#### [WHAT NEEDS TO BE DONE]
From the line containing "Reconstruct the object" through the line containing "RECESS_FLOOR = 4.5 * MM", retype each line exactly; include both end lines and nothing beyond them.

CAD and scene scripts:
..............................
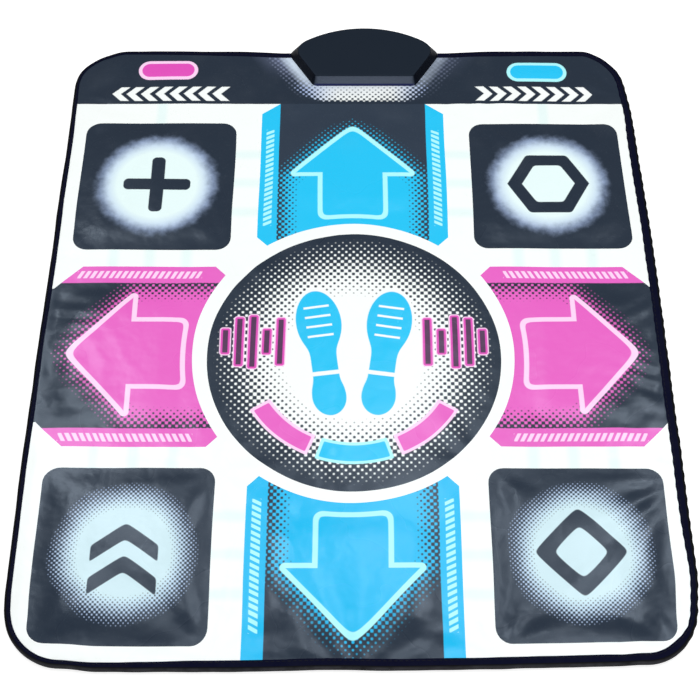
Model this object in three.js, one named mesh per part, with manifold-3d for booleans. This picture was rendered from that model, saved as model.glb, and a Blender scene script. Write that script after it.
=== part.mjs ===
// An electronic dance mat: printed vinyl over foam and film contacts, with a small
// controller housing clamped over its rear edge. Millimetres, +Z up, +Y to the rear.
// The origin lies on the floor, under the middle of the square play field.
import * as THREE from "three";
import { mergeVertices } from "three/addons/utils/BufferGeometryUtils.js";
import Module from "manifold-3d";

const wasm = await Module();
wasm.setup();

// Plan: a square play field as wide as the mat, with a button strip behind it
const matWidth = 820;
const frontAllowance = 2;
const buttonStripDepth = 108;
const matCornerRadius = 68;

// Layers, from the floor up
const backingThickness = 1;
const foamThickness = 4;
const filmThickness = 0.4;
const inkThickness = 0.2;
const spacerThickness = 2.6;
const coverThickness = 1.4;

// Edge binding
const tapeThickness = 1;
const lapWidth = 11;
const rollRadius = 2.4;

// Pressure zones: three columns and rows of pads between the margins and the gutters
const cornerPadMargin = 31;
const padGutter = 76;
const padColumnCount = 3;
const armPadMargin = 18;
const centreGutter = 123;
const padCornerRadius = 14;
const leastCornerRadius = 4;
const buttonMargin = 137;
const buttonSetback = 35;
const buttonLength = 94;
const buttonWidth = 40;
const contactThickness = 0.8;
const contactInset = 9;
const spacerHoleRadius = 16;
const buttonHoleRadius = 10;
const spacerHolesAcross = 3;

// Printed circuit on the lower film
const circuitInset = 24;
const buttonCircuitInset = 8;
const traceWidth = 12;
const tracePitch = 50;
const tailTraceMargin = 1;
const tracesInBundle = 3;

// Controller housing
const housingOffset = 17.5;
const housingLap = 64;
const housingFrontWidth = 150;
const shoulderSetback = 2;
const housingWidth = 228;
const housingOverhang = 41;
const housingHeight = 16;
const housingDraft = 5.5;
const housingEdgeRadius = 2;
const housingWall = 2.2;
const frontCornerCut = 6;
const shoulderCornerCut = 12;
const clampMargin = 8;
const trayFloor = 2;
const trayWall = 2;

// Electronics
const boardClearance = 6.4;
const boardLength = 42;
const boardThickness = 1.6;
const boardSetback = 8;
const restSize = 5;
const stripWidth = 5;
const chipSize = 12;
const chipThickness = 1.8;
const connectorLength = 16;
const connectorWidth = 6;
const connectorHeight = 5;
const tailMargin = 16;
const tailReach = 16;
const clampBarThickness = 3;
const clampBarWidth = 8;
const clampBarOverhang = 8;

// Screws
const screwRadius = 1.4;
const screwHeadRadius = 2.8;
const screwHeadThickness = 1.6;
const screwBite = 6;
const bossRadius = 3.6;
const clampScrewRadius = 1;
const clampScrewHeadRadius = 2;
const clampScrewHeadThickness = 1.2;
const clampScrewDepth = 2.2;
const frontScrewInset = 17;
const shoulderScrewInset = 30;
const rearScrewSetback = 8;

// Cable gland
const glandRise = 6.5;
const glandBoreRadius = 2.2;
const glandHoleRadius = 4;
const glandFlangeRadius = 5.2;
const glandFlangeThickness = 1.4;
const glandPocketWidth = 18;
const glandPocketDepth = 5;
const glandWall = 3;

// Fits
const gap = 0.3;
const padClearance = 0.5;
const overrun = 5;
const weldTolerance = 0.0001;

// Facets
const cornerSteps = 6;
const padCornerSteps = 2;
const holeSteps = 6;
const rodSteps = 8;
const rollSteps = 3;
const crownSteps = 10;
const cutSteps = 3;

// Heights of the layer faces above the floor
const foamTop = backingThickness + foamThickness;
const lowerFilmTop = foamTop + filmThickness;
const inkTop = lowerFilmTop + inkThickness;
const spacerTop = inkTop + spacerThickness;
const upperFilmTop = spacerTop + filmThickness;
const coverTop = upperFilmTop + coverThickness;
const bindingTop = coverTop + tapeThickness;
const contactBottom = upperFilmTop - contactThickness;
const boardTop = inkTop + boardThickness;
const clampBarTop = upperFilmTop + clampBarThickness;
const trayTop = coverTop - gap;
const housingTop = coverTop + housingHeight;

// Edges in plan
const halfWidth = matWidth / 2;
const frontEdge = -halfWidth - frontAllowance;
const rearEdge = halfWidth + buttonStripDepth;
const layerInset = tapeThickness + gap;
const housingFront = rearEdge - housingLap;
const housingShoulder = rearEdge - shoulderSetback;
const housingCrown = rearEdge + housingOverhang;
const notchFront = housingFront + clampMargin;
const tailEnd = notchFront + tailReach;
const boardFront = notchFront + boardSetback;
const boardRear = boardFront + boardLength;
const frontScrewX = housingFrontWidth / 2 - frontScrewInset;
const boardWidth = 2 * (frontScrewX - bossRadius - boardClearance);
const tailWidth = boardWidth - 2 * tailMargin;
const tailTracePitch = (tailWidth - 2 * tailTraceMargin - traceWidth) / (tracesInBundle - 1);
const clampY = boardFront + clampBarWidth / 2;
const clampScrewOffset = (tailWidth + clampBarOverhang) / 2;
const padSize = (matWidth - 2 * cornerPadMargin - (padColumnCount - 1) * padGutter) / padColumnCount;
const buttonOffset = halfWidth - buttonMargin;
const farAway = matWidth + buttonStripDepth;

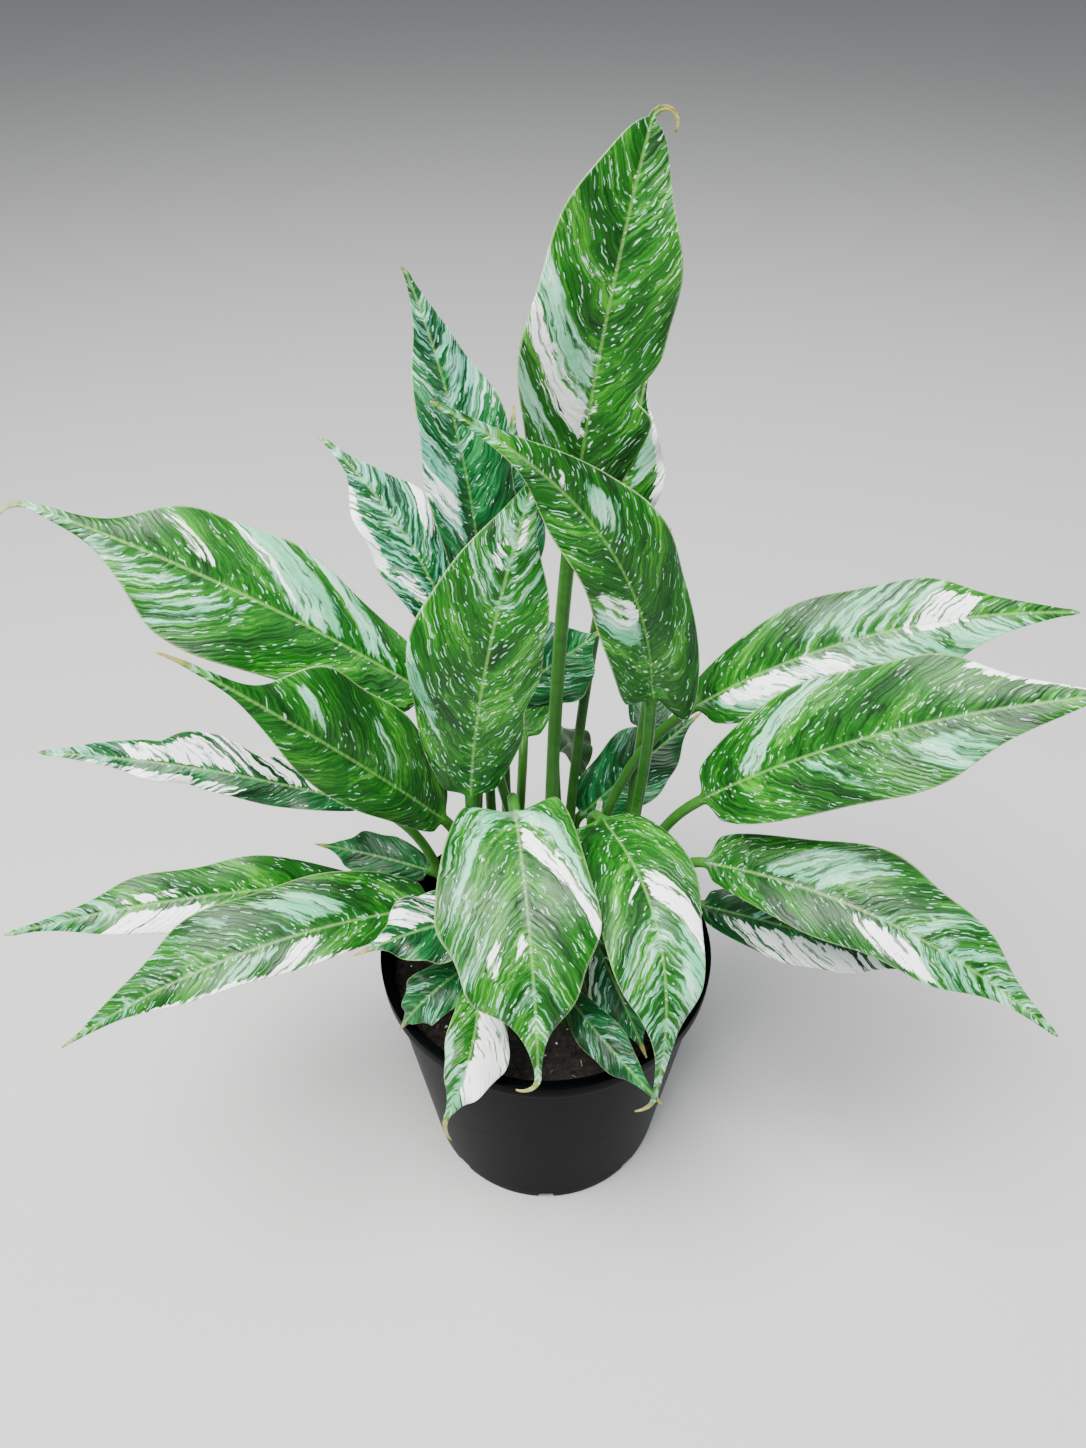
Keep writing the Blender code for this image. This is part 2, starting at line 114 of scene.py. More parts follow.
# Pot.
# A nursery pot of black polypropylene, injection moulded: a thin leaning wall with drain notches
# at its foot and a rim folded outwards. It stands on its floor and holds the soil.
MM = 0.001  # measures are in millimetres from here on
RIM_RADIUS = 100
RIM_INNER_RADIUS = 94.5
RIM_DEPTH = 10
POT_HEIGHT = 168
POT_BASE_RADIUS = 76
WALL = 1.5
FLOOR = 2
WALL_TOP_RADIUS = RIM_INNER_RADIUS + WALL
POT_TURN_STEPS = 160
DRAIN_COUNT = 8
DRAIN_RADIUS = 6
DRAIN_CENTRE = POT_BASE_RADIUS - 3
DRAIN_HEIGHT = 6
DRAIN_SIDES = 32
FLOOR_CORNER = 5  # how far in from the foot the floor begins to rise
WALL_RINGS = (9, 8, 4)  # heights of rings that keep the wall's shading straight above the drains
INNER_LIP = 0.8  # radii of the rounded edges
OUTER_LIP = 1
SKIRT_LIP = 0.5
FOOT_ROUND = 1.8
SKIRT_LEAN = 0.2
DRAFT = 0.1  # the small lean that lets the pot out of its mould


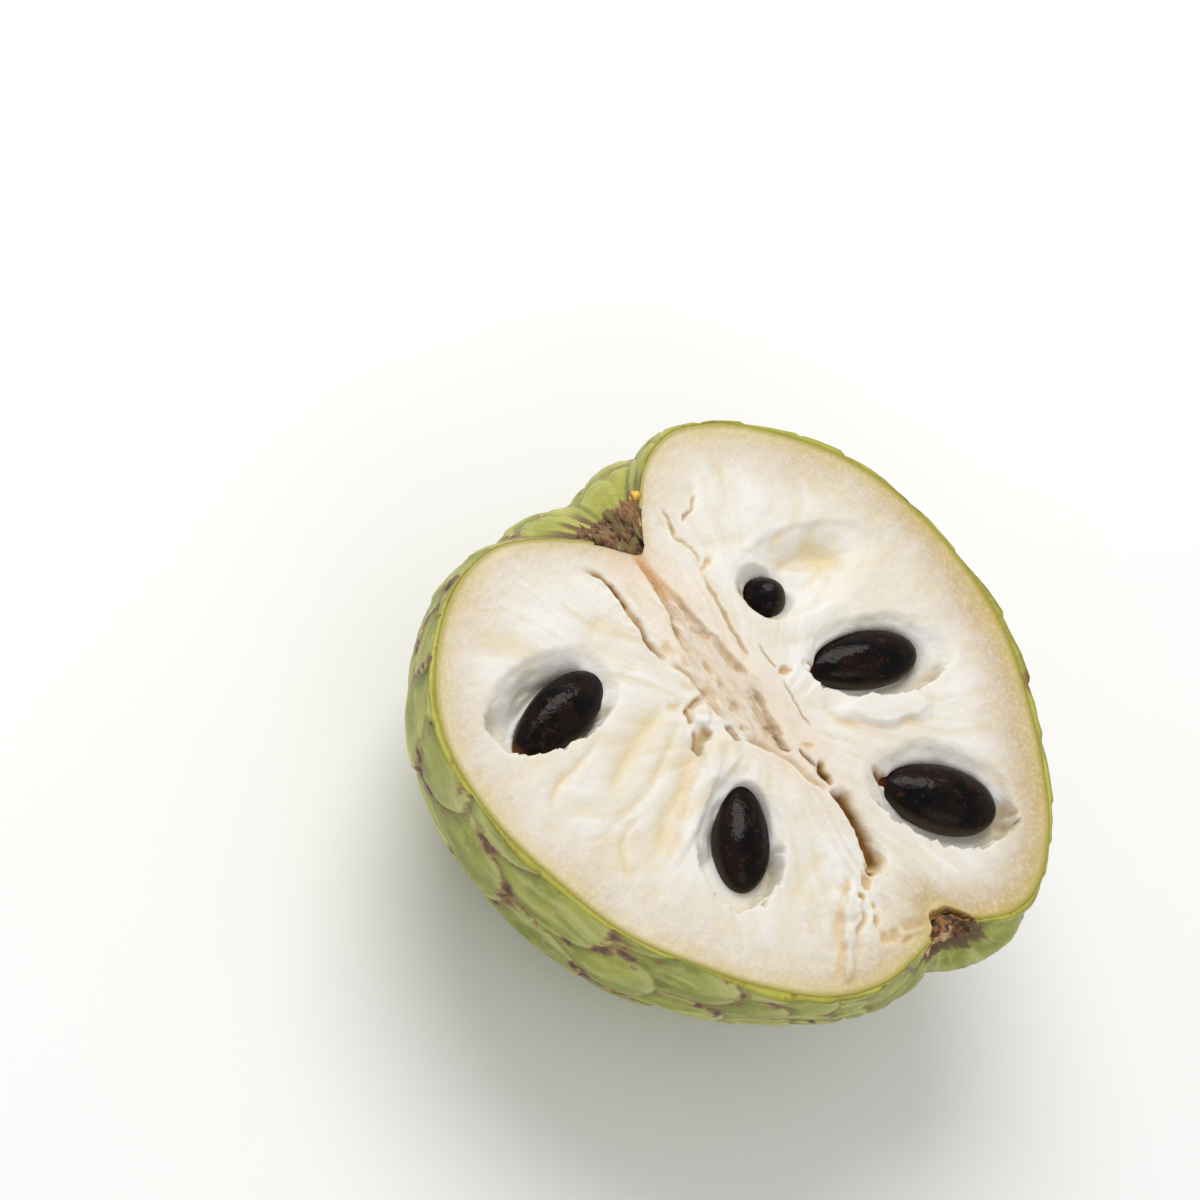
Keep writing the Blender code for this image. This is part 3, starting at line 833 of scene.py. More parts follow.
def make_stem_scar():
    """The corky scar in the dimple, cut through with the fruit."""

    def angles(a, b):
        """Angles to the side of the stem and below the cut plane."""
        return np.radians((a - 0.5) * 25.0), np.radians(b * 13.0)

    def scar_height(side, down):
        y, z = np.degrees(side), np.degrees(down)
        reach = np.hypot((y - 0.6) / 9.0, z / 10.5) * (1 + 0.12 * noise(y, z, 3.0, 101))
        lumps = fbm(y, z, 2.6, 4, 102, 0.6)
        clefts = step(0.26, 0.0, np.abs(noise(y, z, 2.8, 103, z=3.0)))
        mound = step(1.02, 0.86, reach)
        return mound * (1.9 + 1.5 * lumps - 1.8 * clefts) - 0.5 * (1 - mound)

    def place(a, b, under):
        side, down = angles(a, b)
        directions = direction(math.pi / 2 - down, math.pi - side)
        if under:
            return to_frame(on_skin(directions, 1.3))
        points = on_skin(directions, 0.7, scar_height(side, down))
        ragged = 0.5 + 0.9 * noise(side * 43, down * 43, 1.6, 104, z=1.0)
        inside = step(9.5, 7.0, np.abs(np.degrees(side)))
        points[:, 2] += ragged * step(3.0, 0.0, np.degrees(down)) * inside - 0.9 * (1 - inside)
        return to_frame(points)

    scar = make_patch("stem_scar", STEM_SCAR_CELLS, place, cork_surface())
    side, down = angles(*patch_grid(STEM_SCAR_CELLS))
    set_attribute(scar.data, "tall", np.clip((scar_height(side, down) + 0.3) / 3.0, 0, 1), 0.5)
    orange = step(4.0, 9.0, np.degrees(side)) * step(8.0, 3.0, np.degrees(down))
    set_attribute(scar.data, "orange", orange)


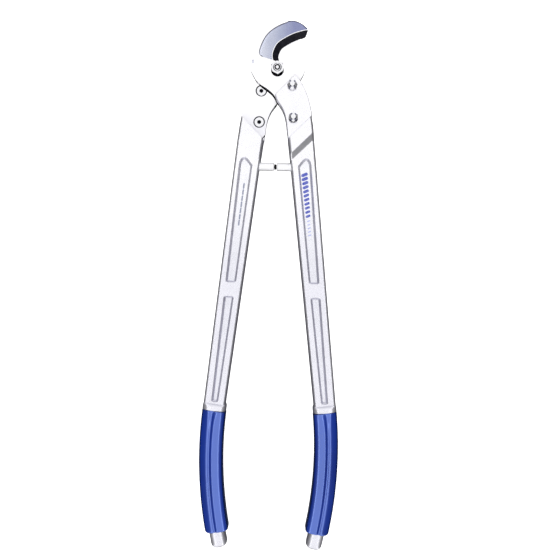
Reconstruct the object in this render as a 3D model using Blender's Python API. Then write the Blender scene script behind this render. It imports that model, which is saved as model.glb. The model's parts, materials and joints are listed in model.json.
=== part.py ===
"""Cable cutter: two forged handles, two hook blades that pass each other, and one pivot.

Frame: metres, +Z up. The tool lies closed on its back with its head towards +Y, and the
origin is on the surface under the middle of its footprint. The two halves are the same
set of parts. Each is modelled in the pivot's own frame (X outwards, Y towards the head,
Z out of the shear plane), and the left half is that set turned over about the long axis.
"""

import math

import bmesh
import bpy
from mathutils import Matrix, Vector

MM = 0.001

# Through the head, measured out from the shear plane
GAP = 0.3 * MM
BLADE_INNER = GAP / 2
BLADE_OUTER = 9.0 * MM
CHEEK_INNER = BLADE_OUTER + GAP
CHEEK_OUTER = 17.0 * MM
BEAM_HALF = 10.0 * MM
RECESS_FLOOR = 4.5 * MM

# Along the tool, from the pivot
HEAD_REACH = 76.4 * MM
TAIL_REACH = 730.0 * MM

# Clamp screws: countersunk M8, with spring washer and nut on the cheek
CLAMP_CENTRES = {
    "left": {"upper": (24.0 * MM, -28.5 * MM), "lower": (26.3 * MM, -76.5 * MM)},
    "right": {"upper": (23.0 * MM, -25.9 * MM), "lower": (25.6 * MM, -74.8 * MM)},
}
CLAMP_NUT_TURN = {"upper": math.radians(30), "lower": 0.0}
CLAMP_RADIUS = 4.0 * MM
CLAMP_HEAD_RADIUS = 8.2 * MM
CLAMP_SOCKET_FLATS = 5.0 * MM
CLAMP_NUT_FLATS = 13.0 * MM
CLAMP_NUT_HEIGHT = 6.4 * MM
CLAMP_WASHER_RADIUS = 7.0 * MM
CLAMP_WASHER_HEIGHT = 1.8 * MM
CLAMP_END = 28.0 * MM

# Pivot: a hex bolt from behind, with a plain washer at each end and a nut in front
PIVOT_RADIUS = 6.0 * MM
PIVOT_FLATS = 18.0 * MM
PIVOT_WASHER_RADIUS = 9.7 * MM
PIVOT_WASHER_HEIGHT = 2.2 * MM
PIVOT_NUT_HEIGHT = 10.0 * MM
PIVOT_HEAD_HEIGHT = 7.5 * MM
PIVOT_END = 22.6 * MM
PIVOT_END_CHAMFER = 1.2 * MM
PIVOT_NUT_TURN = math.radians(6)
NUT_CHAMFER = 0.9 * MM

# Blade: the cutting bevel and the hollow grind behind it
EDGE_LAND = 1.0 * MM
BEVEL_WIDTH = 9.0 * MM
BEVEL_TOP = 7.0 * MM
BEVEL_OVERRUN = 1.5 * MM
GRIND_STEP = 0.3 * MM

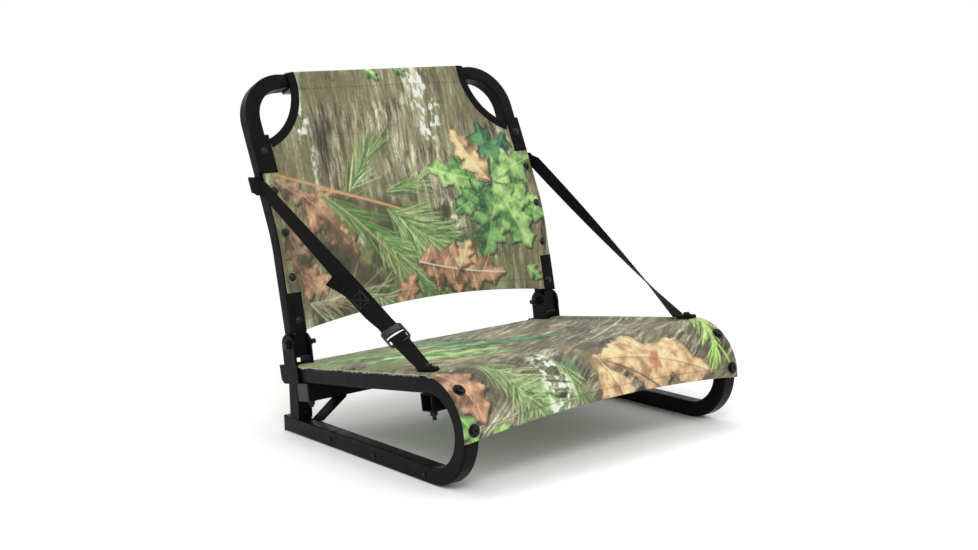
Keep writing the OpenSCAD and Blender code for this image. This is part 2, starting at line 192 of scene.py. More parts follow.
..............................
#### [CORRECT ANSWER]
Reconstruct the object in this render as a 3D model using Blender's Python API. Then write the Blender scene script behind this render. It imports that model, which is saved as model.glb. The model's parts, materials and joints are listed in model.json.
=== part.py ===
"""Cable cutter: two forged handles, two hook blades that pass each other, and one pivot.

Frame: metres, +Z up. The tool lies closed on its back with its head towards +Y, and the
origin is on the surface under the middle of its footprint. The two halves are the same
set of parts. Each is modelled in the pivot's own frame (X outwards, Y towards the head,
Z out of the shear plane), and the left half is that set turned over about the long axis.
"""

import math

import bmesh
import bpy
from mathutils import Matrix, Vector

MM = 0.001

# Through the head, measured out from the shear plane
GAP = 0.3 * MM
BLADE_INNER = GAP / 2
BLADE_OUTER = 9.0 * MM
CHEEK_INNER = BLADE_OUTER + GAP
CHEEK_OUTER = 17.0 * MM
BEAM_HALF = 10.0 * MM
RECESS_FLOOR = 4.5 * MM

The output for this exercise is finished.